Os homens e mulheres que têm mandado – é esta a
expressão “têm mandado” – na União Europeia não têm desculpa. Fizeram de tudo
para construir instituições com a maior fragilidade que é possível ter em
democracia: falta de uma base popular de apoio. E não têm essa base de apoio,
em primeiro lugar porque nunca a quiseram - eles mandam e portanto decidem – e em
segundo lugar porque nunca perguntaram ao povo o que o povo pensa.
A União Europeia foi construída na base da cedência
de soberania. Uma cedência dos Estados em nome de um bloco de países
supostamente unidos, tendo como objectivo manter a paz na Europa e desenvolver
as economias para construir um espaço em que os Direitos Humanos fossem o
principal farol. Acontece que a soberania é algo de que o povo de cada país é o
único titular e a cedência de soberania devia ter sido referendada ou, pelo
menos, o povo devia ter sido consultado de alguma forma muito directa sobre
essa questão. Não o foi em Portugal nem na maioria dos países da União
Europeia. Não é por acaso que a Constituição da República nos
diz que “A soberania, una e indivisível, reside no povo, que a exerce segundo
as formas previstas na Constituição”. Eu sei que vão dizer, alguns, que o povo
elege representantes e que as decisões desses representantes são absolutamente
legais e legítimas. Discordo!
Por outro lado, a União Europeia cresceu de forma
descontrolada e nem sempre pelas melhores razões, ou pelas mais nobres. Sabemos
como Portugal, pós-PREC, se atirou para os braços da CEE, não precavendo nada
daquilo de que hoje nos queixamos (pescas, indústria, etc..) porque era preciso afastar de vez o “perigo comunista”; sabemos como aderimos a uma moeda (Euro)

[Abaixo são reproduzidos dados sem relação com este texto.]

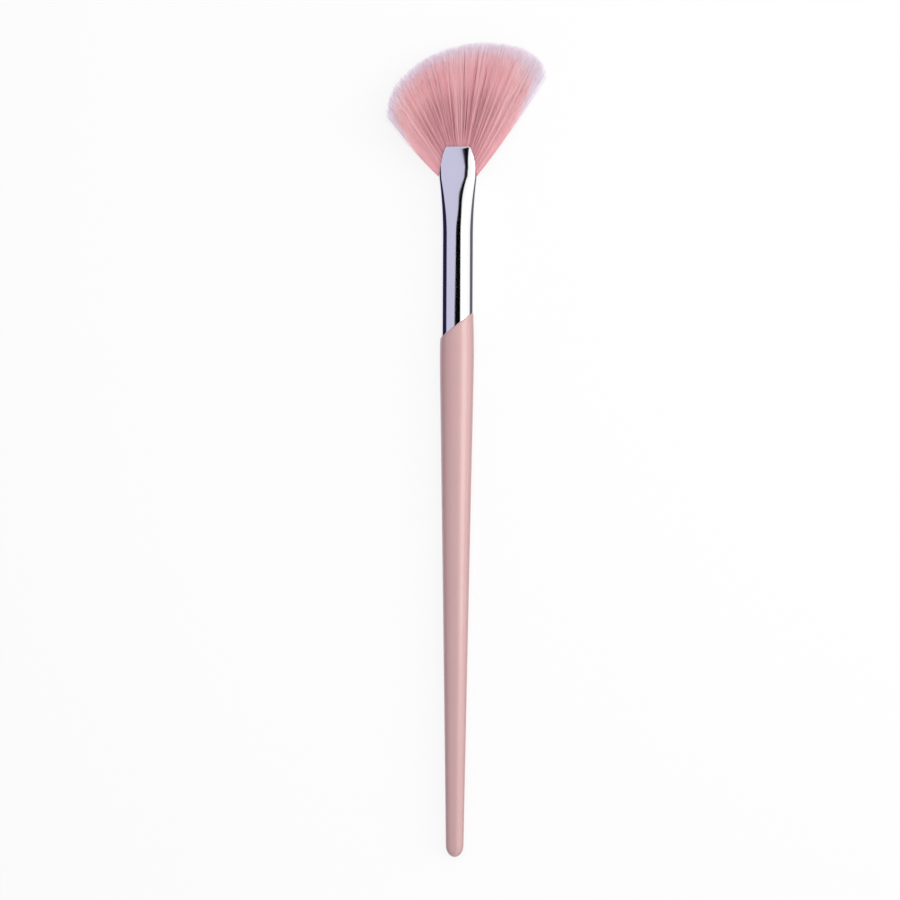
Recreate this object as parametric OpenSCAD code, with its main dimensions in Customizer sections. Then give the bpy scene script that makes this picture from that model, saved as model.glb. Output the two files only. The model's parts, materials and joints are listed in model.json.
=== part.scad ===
// Fan makeup brush: a tapered lacquered handle, a metal ferrule pressed flat at its mouth,
// and a thin fan of hair that is tied, glued and spread by the ferrule.
// Each piece is drawn upright: the tail's tip is at the origin, Z runs up the handle,
// X runs across the fan and the front faces -Y. lay_down() then puts the brush on its side
// as it comes to rest, on the handle's belly, the tail and one corner of the fan.

/* [Handle] */
// Length from the tip of the tail to the middle of the slanted shoulder
handle_len = 116.3; // [100:0.1:140]
// Diameter where the taper meets the round tail
tail_d = 3.9; // [3:0.1:5]
// Length of the round tail
tail_round = 2.6; // [1:0.1:4]
// How far the widest ring lies below the middle of the shoulder
belly_drop = 6.5; // [5:0.5:12]
// Length over which the taper eases into the widest ring
belly_ease = 5; // [4:1:30]
// How much the taper is waisted half way up, measured on its radius
waist = 0.03; // [0.01:0.01:0.3]
// How much the widest ring's radius exceeds the shoulder's
belly_swell = 0.1; // [0.06:0.02:0.4]
// Angle of the shoulder, which rises towards +X
shoulder_slant = 38; // [0:1:42]
// How far the shoulder stands proud of the ferrule all round
shoulder_step = 0.15; // [0.05:0.05:0.5]
// Length of the tenon above the middle of the shoulder
tenon_len = 12.5; // [8:0.5:14]
// Chamfer at the end of the tenon
tenon_chamfer = 0.5; // [0.2:0.1:1]

/* [Ferrule] */
// Outside diameter of the round tube
ferrule_d = 7; // [6.4:0.1:9]
// Thickness of the metal
ferrule_wall = 0.35; // [0.25:0.05:0.5]
// Length from the middle of the shoulder to the mouth
ferrule_len = 39; // [36:0.5:50]
// Width of the flattened end, which the metal's girth limits
mouth_w = 8.3; // [7.4:0.1:9]
// Width of the straight edge across the top of each tongue
tongue_w = 5.2; // [3:0.1:6.5]
// How far the mouth is cut down at the sides, so that the hair can spread
mouth_drop = 7; // [4:0.5:9]
// Curve of the side cuts: 1 is a straight chamfer and 2 is a quarter of an ellipse
cut_form = 1.4; // [1:0.1:2.4]
// Height of the crease across each tongue, above the foot of the side cuts
crease_rise = 2.7; // [0:0.1:3.5]
// How far each tongue leans in towards the hair, from its crease to the mouth
tongue_lean = 0.3; // [0:0.1:0.6]
// Length over which the round tube is pressed flat, below the side cuts
press_len = 12.5; // [9:0.5:14]
// How flat the pressed faces are: 2 is an ellipse, more is flatter
press_form = 3; // [2.2:0.1:4]

/* [Hair] */
// Length of the middle hairs beyond the mouth
hair_len = 21.7; // [16:0.1:30]
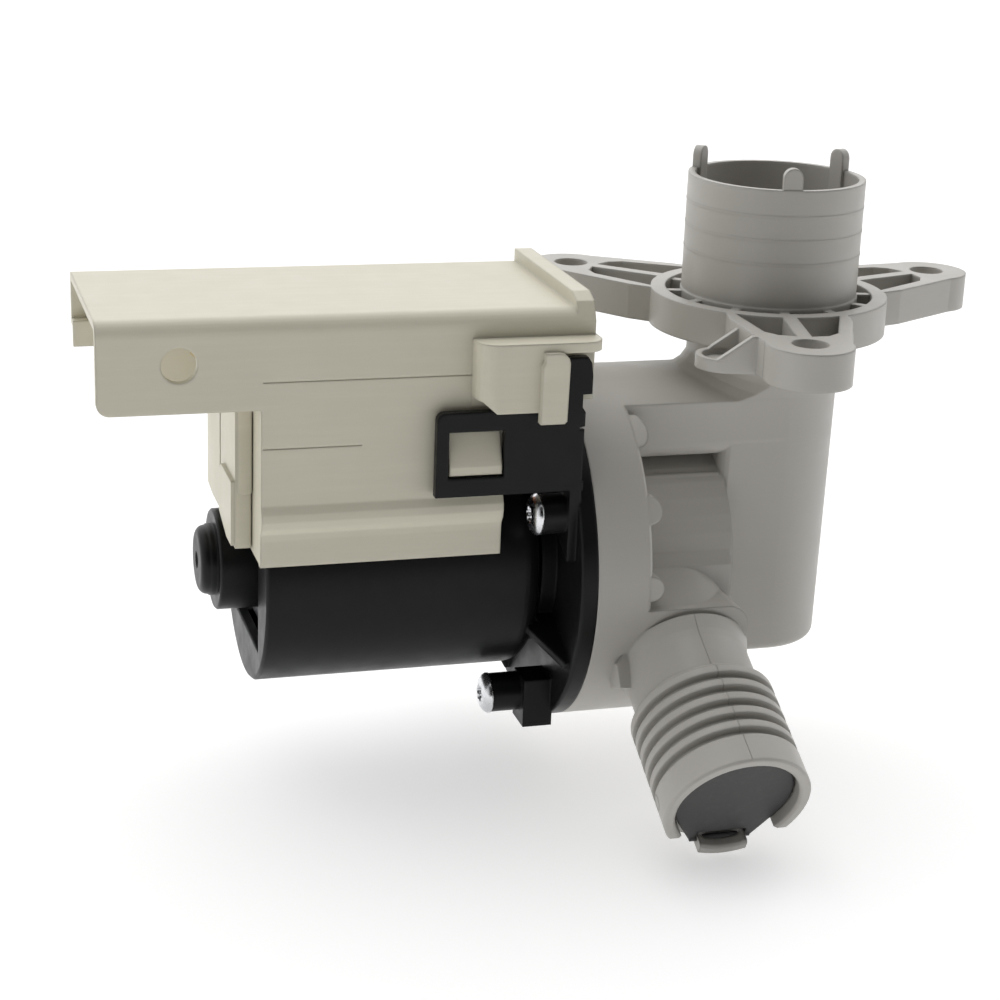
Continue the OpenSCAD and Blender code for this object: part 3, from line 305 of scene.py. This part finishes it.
def mesh_of(bm, name, smooth=True):
    """A mesh with its faces turned outwards; the bmesh is freed"""
    bmesh.ops.recalc_face_normals(bm, faces=bm.faces)
    mesh = bpy.data.meshes.new(name)
    bm.to_mesh(mesh)
    bm.free()
    for face in mesh.polygons:
        face.use_smooth = smooth
    return mesh


def skin_rings(bm, rings, closed=False):
    """Join rings of points into a skin; each ring is a closed loop of equal length"""
    loops = [[bm.verts.new(p) for p in ring] for ring in rings]
    pairs = list(zip(loops, loops[1:]))
    if closed:
        pairs.append((loops[-1], loops[0]))
    for low, high in pairs:
        n = len(low)
        for i in range(n):
            bm.faces.new((low[i], low[(i + 1) % n], high[(i + 1) % n], high[i]))
    return loops


def cap_ends(bm, loops):
    """Close the first and the last ring of a skin"""
    bm.faces.new(loops[0])
    bm.faces.new(loops[-1])


# One operator for each piece or group, and one for the stage

class PUMP_OT_stage(bpy.types.Operator):
    """Pale floor, soft studio light and the camera at the photograph's angle"""
    bl_idname = "pump.stage"
    bl_label = "Stage, light and camera"

    def studio_air(self, tree):
        """Light from above, behind and both sides, with a dark side towards the viewer"""
        air = tree.nodes["Background"]
        air.inputs["Color"].default_value = (1, 1, 1, 1)

        def node(kind, inputs=(), **settings):
            return add_node(tree, kind, inputs, **settings).outputs

        def ramp(value, low, high, strength):
            return node("ShaderNodeMapRange", {
                "Value": value, "From Min": low, "From Max": high, "To Min": 0.0,
                "To Max": strength}, interpolation_type="SMOOTHSTEP")["Result"]

        place = node("ShaderNodeTexCoord")["Generated"]
        lean = node("ShaderNodeVectorMath", {0: place, 1: (0, 0.6, 0.8)},
                    operation="DOT_PRODUCT")["Value"]
        across = node("ShaderNodeSeparateXYZ", {"Vector": place})["X"]
        side = node("ShaderNodeMath", {0: across}, operation="ABSOLUTE")[0]
        strongest = node("ShaderNodeMath", {
            0: ramp(lean, 0.2, 0.9, 1.5), 1: ramp(side, 0.5, 1.0, 0.7)}, operation="MAXIMUM")[0]
        tree.links.new(strongest, air.inputs["Strength"])

    def lay_floor(self):
        """Square floor a hair below the lowest point of the part"""
        half_side, gap = 4.0, 0.0005
        floor_z = CAD_BOX[0][2] - gap
        bm = bmesh.new()
        bm.faces.new([bm.verts.new((x * half_side, y * half_side, floor_z))
                      for x, y in ((-1, -1), (1, -1), (1, 1), (-1, 1))])
        mesh = mesh_of(bm, "studio_floor", smooth=False)
        mesh.materials.append(pale_floor("pale_floor"))
        add_object("studio_floor", mesh)

    def hang_lights(self):
        """Three square softboxes that point at the pump"""
        for name, place, aim, size, power in (
                ("top_softbox", (-0.25, 0.35, 0.9), (-0.05, 0, -0.06), 0.9, 1.2),
                ("left_softbox", (-1.0, 0.15, 0.3), (-0.05, 0, -0.06), 0.7, 0.6),
                ("right_softbox", (0.95, 0.1, 0.3), (0, 0, -0.05), 0.7, 0.6)):
            light = bpy.data.lights.new(name, "AREA")
            light.shape = "SQUARE"
            light.size = size
            light.energy = power
            lamp = add_object(name, light)
            lamp.location = place
            lamp.rotation_euler = (Vector(aim) - Vector(place)).to_track_quat("-Z", "Y").to_euler()

    def place_camera(self, scene):
        """The photograph's camera: azimuth and elevation first, then the roll"""
        az, el, roll = CAMERA_AZIMUTH, CAMERA_ELEVATION, CAMERA_ROLL
        forward = Vector((math.sin(az) * math.cos(el), math.cos(az) * math.cos(el), -math.sin(el)))
        right = Vector((math.cos(az), -math.sin(az), 0))
        down = forward.cross(right)
        x_axis = right * math.cos(roll) + down * math.sin(roll)
        y_axis = -(-right * math.sin(roll) + down * math.cos(roll))
        data = bpy.data.cameras.new("photo_camera")
        data.lens = CAMERA_LENS_MM
        data.sensor_width = CAMERA_SENSOR_MM
        camera = add_object("photo_camera", data)
        turn = Matrix((x_axis, y_axis, -forward)).transposed().to_4x4()
        camera.matrix_world = Matrix.Translation(CAMERA_PLACE) @ turn
        scene.camera = camera

    def execute(self, context):
        scene = context.scene
        world = bpy.data.worlds.new("studio_air")
        scene.world = world
        world.use_nodes = True
        self.studio_air(world.node_tree)
        self.lay_floor()
        self.hang_lights()
        self.place_camera(scene)
        scene.view_settings.view_transform = "Standard"
        return {"FINISHED"}


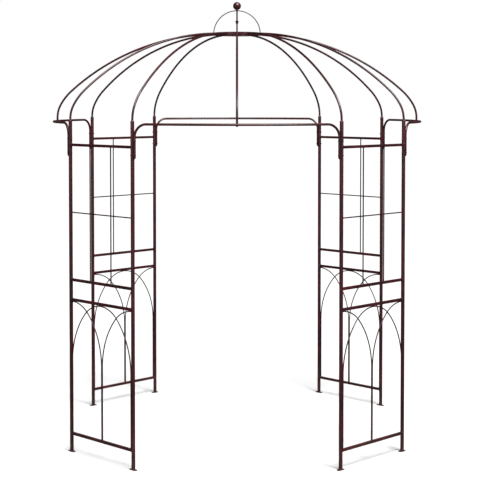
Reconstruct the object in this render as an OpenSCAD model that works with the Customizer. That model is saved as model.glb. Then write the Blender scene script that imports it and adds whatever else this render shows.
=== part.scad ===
// Domed metal garden arch: four lattice panels, four headers and twelve dome ribs
// that meet at a crown ring with a wire hoop and a ball finial.
// Origin at the centre of the footprint on the ground, +Z up, the front opening faces -Y.

/* [Overall] */
// Width of each walk-through opening, between post centres
opening_w = 1180; // [900:10:1300]
// Distance across the arch between the posts of two opposite openings
span = 1980; // [1800:10:2400]
// Height of the posts above the ground
post_h = 1984; // [1650:1:2300]

/* [Posts] */
// Outside diameter of a post
post_d = 22.2; // [19:0.1:32]
// Wall of the post tube
post_wall = 0.9; // [0.8:0.1:1.5]
// Gap at the butt joint between the halves of a post
butt_gap = 0.3; // [0.1:0.1:1]
// Length of the coupler inside the joint
coupler_l = 120; // [80:1:160]
// Wall of the coupler
coupler_wall = 1.5; // [1:0.1:3]
// Radial clearance of the coupler in the post
coupler_clear = 0.15; // [0.05:0.05:0.4]
// Distance of each coupler screw from the joint
coupler_screw_dist = 25; // [15:1:32]

/* [Feet] */
// Length of a foot plate, in line with its panel
foot_l = 56; // [50:1:90]
// Width of a foot plate
foot_w = 26; // [25:1:50]
// Thickness of a foot plate
foot_t = 3; // [2:0.5:8]
// Distance between the two anchor holes of a foot plate
foot_hole_dist = 40; // [36:1:70]
// Diameter of an anchor hole
foot_hole_d = 6; // [4:0.5:8]

/* [Panels] */
// Side of the square rail tube
rail_w = 16; // [12:0.5:20]
// Wall of the rail tube
rail_wall = 1; // [0.8:0.1:2]
// Distance of the top rail's centre below the post tops
top_rail_drop = 145; // [110:1:300]
// Height of the joint between the lower and upper halves
joint_z = 975.5; // [800:0.5:1100]
// Distance of each middle rail's centre from the joint
mid_rail_off = 59.5; // [45:0.5:90]
// Centre height of the bottom rail
bottom_rail_z = 111; // [60:1:200]
// Diameter of the uprights and the cross rod
rod_d = 7.5; // [5:0.5:8]
// Diameter of the rod of the lower arches
arch_rod_d = 7; // [5:0.5:7.5]
// Height of the curved part of an arch
arch_rise = 360; // [280:5:420]
// Angle of the tight bend at the top of an arch
arch_top_deg = 46; // [40:1:50]
// Gap left between rods that cross or stand side by side
rod_gap = 0.1; // [0.1:0.1:1]

/* [Headers] */
// Outside diameter of a header tube
header_d = 14.4; // [12:0.1:20]
// Wall of a header tube
header_wall = 1; // [0.8:0.1:1.5]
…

que mais não foi do que o Marco alemão; sabemos que aceitámos limites ao défice
(3%) que era precisamente o da Alemanha; sabemos como o alargamento a Leste, em
muitos casos, apenas pretendeu afastar alguns países da esfera da Rússia após a
queda da União Soviética. E sabemos, recentemente, como alguns países foram hostilizados
por uma elite de eurocratas, revelando um total desprezo pelos povos.
O Brexit, para o bem e para o mal, foi uma pedrada
no charco. A estratégia dos bem-instalados nesta União Europeia está já muito
clara: tentam colocar no mesmo barco uma extrema-direita nacionalista de
contornos fascistas e todos aqueles que têm criticado as políticas europeias por
elas atenderem mais à finança do que ao povo e por estarem a desvirtuar os
princípios declarados que estiveram na origem da actual União Europeia. Estão a
tentar estabelecer essa confusão e receio que sejam bem-sucedidos. Agitar o
medo é sempre uma arma poderosa.
Logo que foi conhecido o resultado do referendo no
Reino Unido, os principais líderes europeus apressaram-se a confirmar que o
povo tem razão e que esta União Europeia de pouco ou nada nos serve.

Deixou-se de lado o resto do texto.